-- start SOURCE DATA --

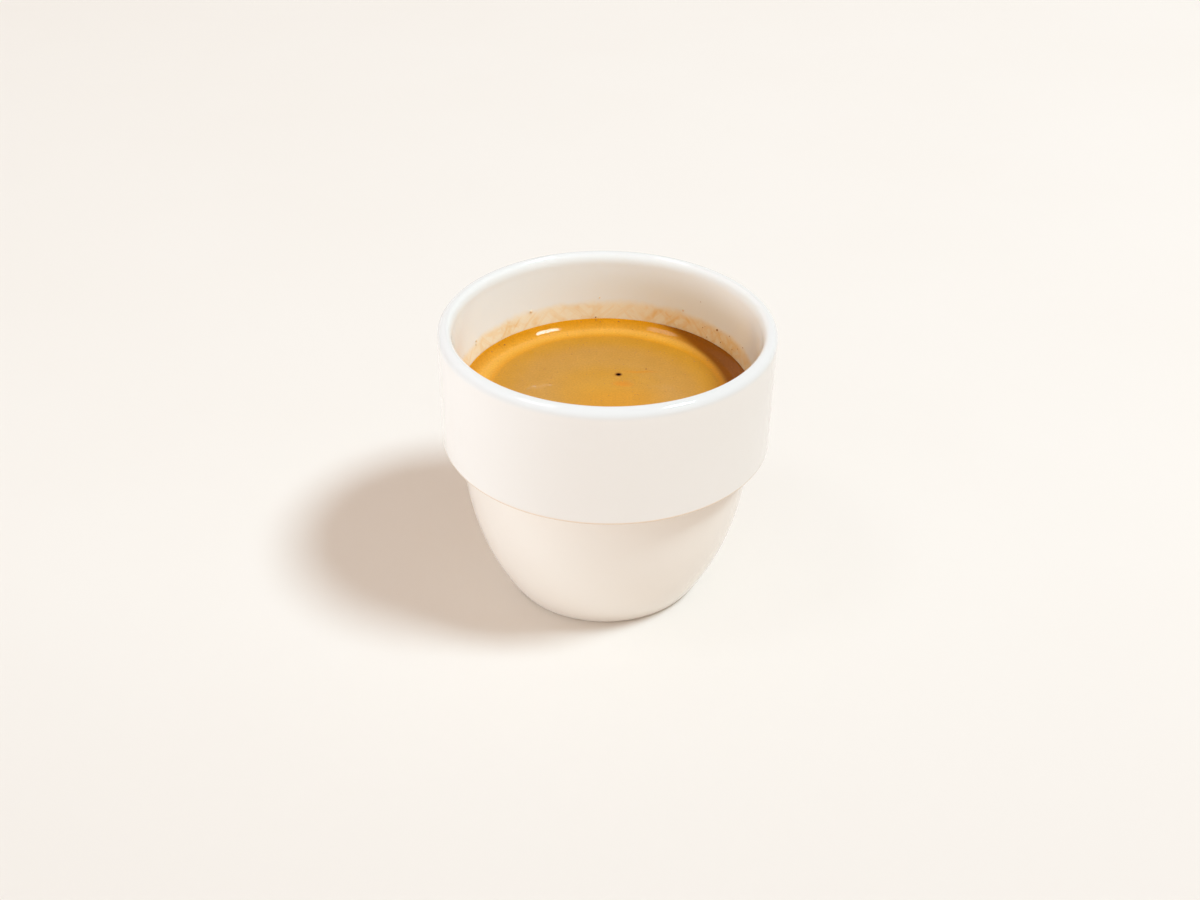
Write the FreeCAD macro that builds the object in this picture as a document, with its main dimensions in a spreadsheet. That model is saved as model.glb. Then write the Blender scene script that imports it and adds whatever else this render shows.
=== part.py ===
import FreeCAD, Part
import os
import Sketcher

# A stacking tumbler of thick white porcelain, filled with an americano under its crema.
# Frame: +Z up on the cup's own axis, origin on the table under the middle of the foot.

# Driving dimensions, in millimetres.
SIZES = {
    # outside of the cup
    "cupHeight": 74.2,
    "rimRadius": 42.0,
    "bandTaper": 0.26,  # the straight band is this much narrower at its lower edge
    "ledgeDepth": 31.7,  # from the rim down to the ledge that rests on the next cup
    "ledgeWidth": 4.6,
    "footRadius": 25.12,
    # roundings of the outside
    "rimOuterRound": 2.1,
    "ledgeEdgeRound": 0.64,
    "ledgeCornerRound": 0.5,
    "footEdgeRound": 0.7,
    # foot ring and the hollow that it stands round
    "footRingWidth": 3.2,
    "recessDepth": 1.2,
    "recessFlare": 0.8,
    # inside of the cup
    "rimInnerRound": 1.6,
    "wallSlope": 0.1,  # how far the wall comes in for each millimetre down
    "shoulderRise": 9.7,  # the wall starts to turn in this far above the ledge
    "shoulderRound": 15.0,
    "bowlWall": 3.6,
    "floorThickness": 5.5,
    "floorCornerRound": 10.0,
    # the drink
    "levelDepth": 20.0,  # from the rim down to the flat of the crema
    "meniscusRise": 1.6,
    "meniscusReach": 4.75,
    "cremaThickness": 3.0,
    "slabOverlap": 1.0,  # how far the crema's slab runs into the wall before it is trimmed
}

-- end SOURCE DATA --

#### YOUR TASK
Copy out all of the data exactly, leaving nothing out.

#### TASK SOLUTION
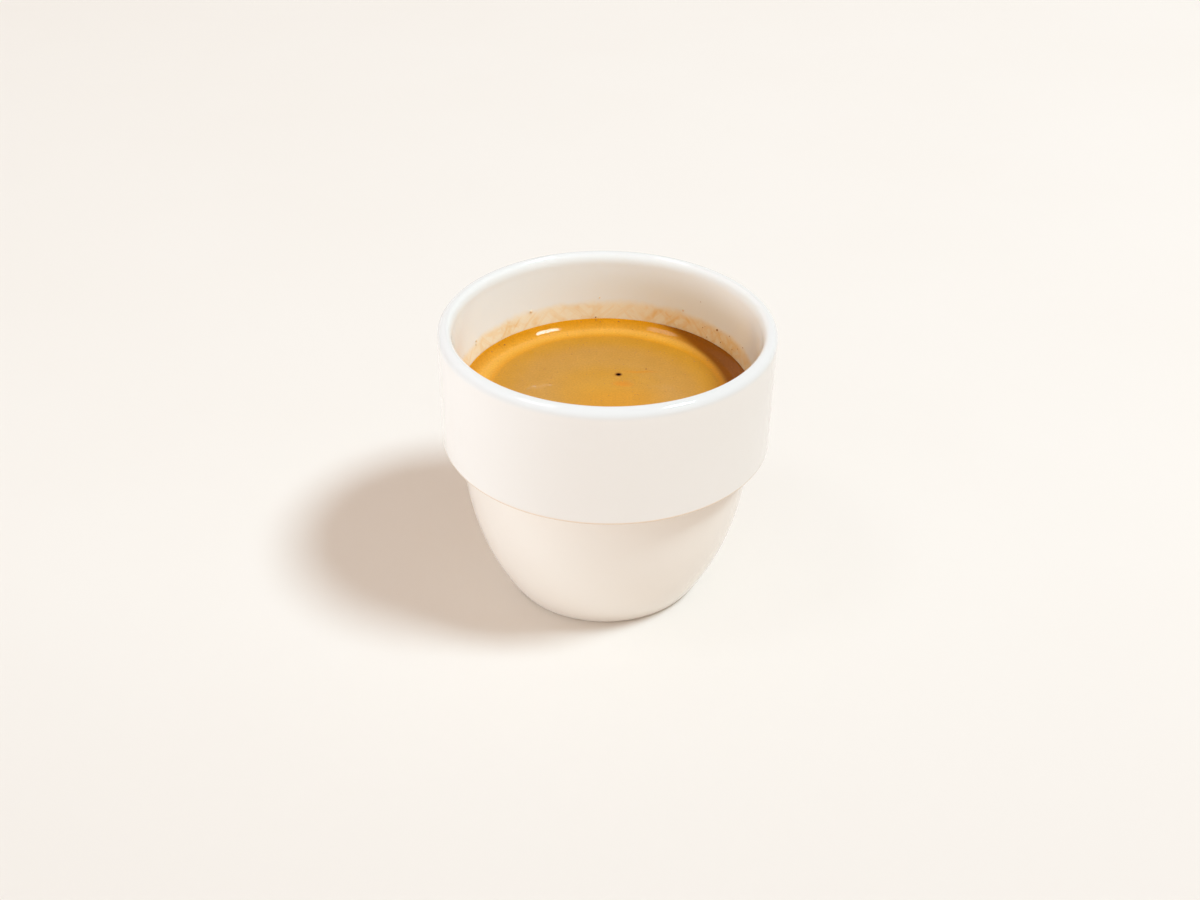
Write the FreeCAD macro that builds the object in this picture as a document, with its main dimensions in a spreadsheet. That model is saved as model.glb. Then write the Blender scene script that imports it and adds whatever else this render shows.
=== part.py ===
import FreeCAD, Part
import os
import Sketcher

# A stacking tumbler of thick white porcelain, filled with an americano under its crema.
# Frame: +Z up on the cup's own axis, origin on the table under the middle of the foot.

# Driving dimensions, in millimetres.
SIZES = {
    # outside of the cup
    "cupHeight": 74.2,
    "rimRadius": 42.0,
    "bandTaper": 0.26,  # the straight band is this much narrower at its lower edge
    "ledgeDepth": 31.7,  # from the rim down to the ledge that rests on the next cup
    "ledgeWidth": 4.6,
    "footRadius": 25.12,
    # roundings of the outside
    "rimOuterRound": 2.1,
    "ledgeEdgeRound": 0.64,
    "ledgeCornerRound": 0.5,
    "footEdgeRound": 0.7,
    # foot ring and the hollow that it stands round
    "footRingWidth": 3.2,
    "recessDepth": 1.2,
    "recessFlare": 0.8,
    # inside of the cup
    "rimInnerRound": 1.6,
    "wallSlope": 0.1,  # how far the wall comes in for each millimetre down
    "shoulderRise": 9.7,  # the wall starts to turn in this far above the ledge
    "shoulderRound": 15.0,
    "bowlWall": 3.6,
    "floorThickness": 5.5,
    "floorCornerRound": 10.0,
    # the drink
    "levelDepth": 20.0,  # from the rim down to the flat of the crema
    "meniscusRise": 1.6,
    "meniscusReach": 4.75,
    "cremaThickness": 3.0,
    "slabOverlap": 1.0,  # how far the crema's slab runs into the wall before it is trimmed
}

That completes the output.